Officials says Al-Qaida lacks capability in US

US counterterrorism agencies have not detected a significant al-Qaida operational capability in the United States since the 2003 arrest of an Ohio truck driver who was in the early stages of plotting to destroy New York City's Brooklyn Bridge. Nevertheless, al-Qaida's capabilities aren't clear and the group remains a viable and dangerous threat, the new deputy director of the National Counterterrorism Center, Kevin Brock, told The Associated Press. The uncertainty shows the tension increasingly facing national security officials as they pursue terrorists, even as the country has gone four years without a domestic attack from Osama bin Laden's terror network.
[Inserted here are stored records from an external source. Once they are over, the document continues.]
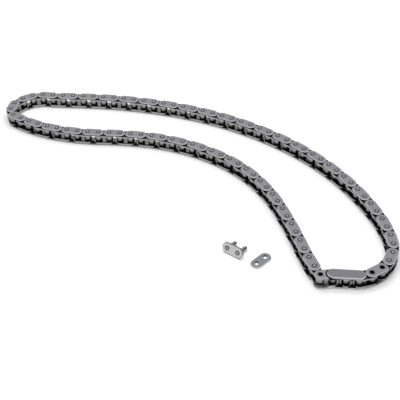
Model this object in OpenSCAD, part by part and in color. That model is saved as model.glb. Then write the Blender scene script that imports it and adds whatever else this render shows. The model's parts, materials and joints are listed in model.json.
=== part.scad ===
// Timing chain: a bush roller chain laid in a loop on its side, with its closing link beside it.
// Every pin stands upright, and the riveted pin heads rest on the floor at z = 0.
// The loop lies in the XY plane. The side nearest the viewer is -Y.
// The row's origin is under the middle of the loop.

/* [Chain] */
// Distance from each pin to the next
pitch = 9.525; // [8:0.025:12.7]
// Space between the rounded ends of two plates that follow each other
plate_gap = 0.425; // [0.3:0.025:1.5]
// Clear width between the two inner plates of a link
inner_w = 5.72; // [4:0.01:8]
// Thickness of the inner plates
inner_t = 1.3; // [0.9:0.05:1.8]
// Thickness of the outer plates
outer_t = 1.2; // [0.8:0.05:1.6]
// Thickness of the long marker plate on top
marker_t = 1.5; // [1.3:0.05:2]
// Chamfer round the outside of the outer plates
plate_edge = 0.35; // [0.1:0.05:0.6]

/* [Pins, bushes and rollers] */
// Diameter of the pins
pin_d = 3.28; // [2.4:0.01:4]
// Wall of the bushes
bush_wall = 0.61; // [0.4:0.01:0.8]
// Outside diameter of the rollers
roller_d = 6.35; // [5.3:0.01:7.6]
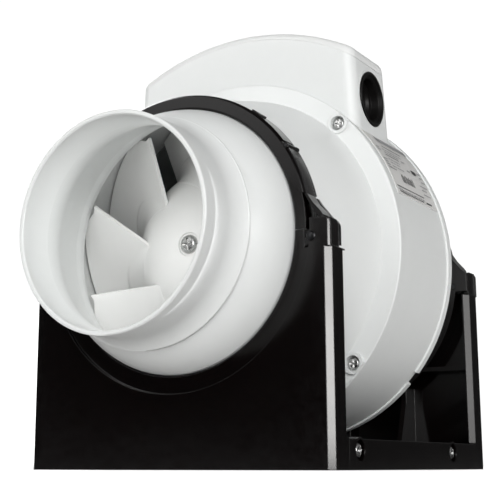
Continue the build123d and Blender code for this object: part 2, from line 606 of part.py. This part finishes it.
def strap():
    """Upper half of the clamp ring with its hinge eye and latch ears."""
    ring = turned([
        (RING_RI, -RING_Y0 + 0.8), (RING_RI + 0.8, -RING_Y0), (RING_RO - 1.1, -RING_Y0), (RING_RO, -RING_Y0 + 1.6),
        (RING_RO, -RING_Y1 - 0.6), (RING_RO - 0.6, -RING_Y1), (RING_RI, -RING_Y1),
        (RING_RI, -81.1), (66.2, -81.1), (66.2, -89.3), (RING_RI, -89.3)])
    s = ring & block(-90, 90, -95, -60, AXIS_H - 1.1, AXIS_H + 90)
    eye = ycyl(3.2, -89.1, -81.7, HINGE_X, HINGE_Z) + block(HINGE_X, -67.2, -89.1, -81.7, HINGE_Z - 2.2, HINGE_Z + 3.2)
    eye = eye - block(-67.2 - 1.4, -60, -90, -80, AXIS_H - 10, AXIS_H - 1.1)
    s = s + eye
    s = s - ycyl(1.53, -92, -78, HINGE_X, HINGE_Z)
    # latch ears, then the slot the arm lies in and the cut-back lower end
    lx, lz = pol(LATCH_PR, LATCH_A)
    for y0, y1 in ((-RING_Y0 + 0.15, -90.2), (-81.6, -79.5)):
        ear = ycyl(1.3, y0, y1, lx, lz) + (Pos(0, 0, AXIS_H) * Rot(0, -LATCH_A, 0) * block(
            67.0, LATCH_PR, y0, y1, -1.3, 2.4))
        s = s + ear
    s = s - (tube(SLOT_R, 80.0, -90.2, -81.6) & sector(-12.0, LATCH_A + 2.6))
    s = s - (tube(SLOT_R + 0.1, 80.0, -95.0, -70.0) & sector(-12.0, 12.6))
    s = s - ycyl(0.64, -92, -79, lx, lz)
    # relief beside the hinge, so the groove swings clear of the flanges
    s = s - (tube(65.8, 66.65, -89.3, -81.1) & sector(168.0, 184.0))
    # small index tab on the ring's crown
    tab = turned([(RING_RO - 0.8, -89.4), (RING_RO + 0.8, -89.0), (RING_RO + 0.8, -82.2), (RING_RO - 0.8, -81.8)]) & plate(
        [(0, AXIS_H), pol(100, 51.2), pol(100, 54.8)], -95, -70)
    s = s + tab
    return s


front_strap = strap()
keep("front_strap", front_strap)
keep("rear_strap", flip_y(front_strap))
lx, lz = pol(LATCH_PR, LATCH_A)
lp = ycyl(0.62, -90.95, -79.7, lx, lz)
keep("front_latch_pin", lp)
keep("rear_latch_pin", flip_y(lp))


def latch():
    """Slim latch arm hinged at its upper end, with a claw at the lower."""
    r0, r1 = 67.35, 68.75
    mid = (LATCH_A + 12.5) / 2
    pts = [pol(r0, LATCH_A), (*pol(r0, mid), *pol(r0, 12.5)),
           (70.0, AXIS_H + 7.4), (72.4, AXIS_H + 3.6), (72.4, KEEP_Z - 0.95),
           (KEEP_X - 0.2, KEEP_Z - 1.95), (KEEP_X - 0.2, KEEP_Z - 3.6), (KEEP_X + 3.0, KEEP_Z - 3.6),
           (KEEP_X + 4.3, KEEP_Z - 2.4), (KEEP_X + 4.3, AXIS_H + 4.4), (73.4, AXIS_H + 6.3), (69.9, AXIS_H + 10.2),
           pol(r1, 12.0), (*pol(r1, mid), *pol(r1, LATCH_A))]
    arm = plate(pts, -90.0, -81.8) + ycyl(1.2, -90.0, -81.8, lx, lz)
    arm = arm - ycyl(0.69, -92, -80, lx, lz)
    return arm


la = latch()
keep("front_latch", la)
keep("rear_latch", flip_y(la))

print("nodes", len(NODES))
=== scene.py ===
import bpy, bmesh, json, math
from mathutils import Vector, Matrix


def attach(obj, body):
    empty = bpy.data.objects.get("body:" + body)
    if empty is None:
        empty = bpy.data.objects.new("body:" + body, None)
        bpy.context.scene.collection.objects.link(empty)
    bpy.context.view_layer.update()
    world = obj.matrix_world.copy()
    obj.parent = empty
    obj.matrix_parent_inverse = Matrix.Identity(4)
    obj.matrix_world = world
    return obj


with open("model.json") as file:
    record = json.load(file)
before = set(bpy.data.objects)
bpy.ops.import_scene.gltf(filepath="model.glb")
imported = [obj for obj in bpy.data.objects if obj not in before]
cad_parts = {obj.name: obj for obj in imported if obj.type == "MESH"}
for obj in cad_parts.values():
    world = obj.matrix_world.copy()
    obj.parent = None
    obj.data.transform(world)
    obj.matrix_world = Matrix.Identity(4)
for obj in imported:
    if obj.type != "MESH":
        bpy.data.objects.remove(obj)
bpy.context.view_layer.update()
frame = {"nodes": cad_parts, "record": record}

N = frame["nodes"]
H = 0.1027                     # height of the duct axis
mm = 0.001


# ------------------------------------------------------------------ materials
class Mat:
    """Small helper round one node-based material."""

    def __init__(self, name):
        self.m = bpy.data.materials.new(name)
        self.m.use_nodes = True
        t = self.m.node_tree
        t.nodes.clear()
        self.n, self.l = t.nodes, t.links
        self.out = self.n.new("ShaderNodeOutputMaterial")
        self.b = self.n.new("ShaderNodeBsdfPrincipled")
        self.l.new(self.b.outputs[0], self.out.inputs[0])
        self.tc = self.n.new("ShaderNodeTexCoord")
        self.co = self.tc.outputs["Object"]

    def noise(self, scale, detail=3.0, rough=0.55, vec=None, dist=0.0):
        x = self.n.new("ShaderNodeTexNoise")
        x.inputs["Scale"].default_value = scale
        x.inputs["Detail"].default_value = detail
        x.inputs["Roughness"].default_value = rough
        x.inputs["Distortion"].default_value = dist
        self.l.new(vec or self.co, x.inputs["Vector"])
        return x.outputs["Fac"]

    def voronoi(self, scale, vec=None, feature="F1"):
        x = self.n.new("ShaderNodeTexVoronoi")
        x.feature = feature
        x.inputs["Scale"].default_value = scale
        self.l.new(vec or self.co, x.inputs["Vector"])
        return x.outputs["Distance"]

    def ramp(self, fac, stops):
        r = self.n.new("ShaderNodeValToRGB")
        e = r.color_ramp.elements
        while len(e) < len(stops):
            e.new(0.5)
        for el, (p, c) in zip(e, stops):
            el.position = p
            el.color = (*c, 1) if len(c) == 3 else c
        self.l.new(fac, r.inputs["Fac"])
        return r.outputs["Color"]

    def maprange(self, v, a, b, c, d, clamp=True):
        r = self.n.new("ShaderNodeMapRange")
        r.clamp = clamp
        for k, x in zip(("From Min", "From Max", "To Min", "To Max"), (a, b, c, d)):
            r.inputs[k].default_value = x
        self.l.new(v, r.inputs["Value"])
        return r.outputs["Result"]

    def math(self, op, a, b=None):
        r = self.n.new("ShaderNodeMath")
        r.operation = op
        for i, x in enumerate((a, b)):
            if x is None:
                continue
            if isinstance(x, (int, float)):
                r.inputs[i].default_value = x
            else:
                self.l.new(x, r.inputs[i])
        return r.outputs[0]

    def mix(self, fac, a, b, mode="MIX"):
        r = self.n.new("ShaderNodeMix")
        r.data_type = "RGBA"
        r.blend_type = mode
        if isinstance(fac, (int, float)):
            r.inputs[0].default_value = fac
        else:
            self.l.new(fac, r.inputs[0])
        for i, x in ((6, a), (7, b)):
            if isinstance(x, (tuple, list)):
                r.inputs[i].default_value = (*x, 1) if len(x) == 3 else x
            else:
                self.l.new(x, r.inputs[i])
        return r.outputs[2]

    def scaled(self, sx, sy, sz):
        r = self.n.new("ShaderNodeVectorMath")
        r.operation = "MULTIPLY"
        self.l.new(self.co, r.inputs[0])
        r.inputs[1].default_value = (sx, sy, sz)
        return r.outputs[0]

    def xyz(self, vec=None):
        r = self.n.new("ShaderNodeSeparateXYZ")
        self.l.new(vec or self.co, r.inputs[0])
        return r.outputs

    def bump(self, height, distance, strength=1.0, normal=None):
        r = self.n.new("ShaderNodeBump")
        r.inputs["Strength"].default_value = strength
        r.inputs["Distance"].default_value = distance
        self.l.new(height, r.inputs["Height"])
        if normal is not None:
            self.l.new(normal, r.inputs["Normal"])
        return r.outputs["Normal"]

    def bevel(self, radius):
        r = self.n.new("ShaderNodeBevel")
        r.samples = 4
        r.inputs["Radius"].default_value = radius
        return r.outputs["Normal"]

    def edges(self, lo, hi):
        """0 on flats, 1 on convex edges."""
        g = self.n.new("ShaderNodeNewGeometry")
        return self.maprange(g.outputs["Pointiness"], lo, hi, 0, 1)

    def set(self, key, value):
        s = self.b.inputs[key]
        if isinstance(value, (int, float)):
            s.default_value = value
        elif isinstance(value, (tuple, list)):
            s.default_value = (*value, 1) if len(value) == 3 else value
        else:
            self.l.new(value, s)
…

Brock was the FBI's special agent in charge of the Cincinnati office that investigated Iyman Faris, who is serving a 20-year prison sentence for aiding and abetting terrorism and conspiracy. Faris, a Pakistani by birth who became a US citizen in 1999, was trying to determine whether he could ruin the Brooklyn Bridge by cutting the suspension cables. Brock said the case showed him al-Qaida's weakened state after the attacks of Sept. 11, 2001. Faris didn't strike Brock as someone who could carry out a sophisticated plot, even though he had been chosen by a top al-Qaida leader now in custody, Khalid Shaikh Mohammed, to handle complicated operations.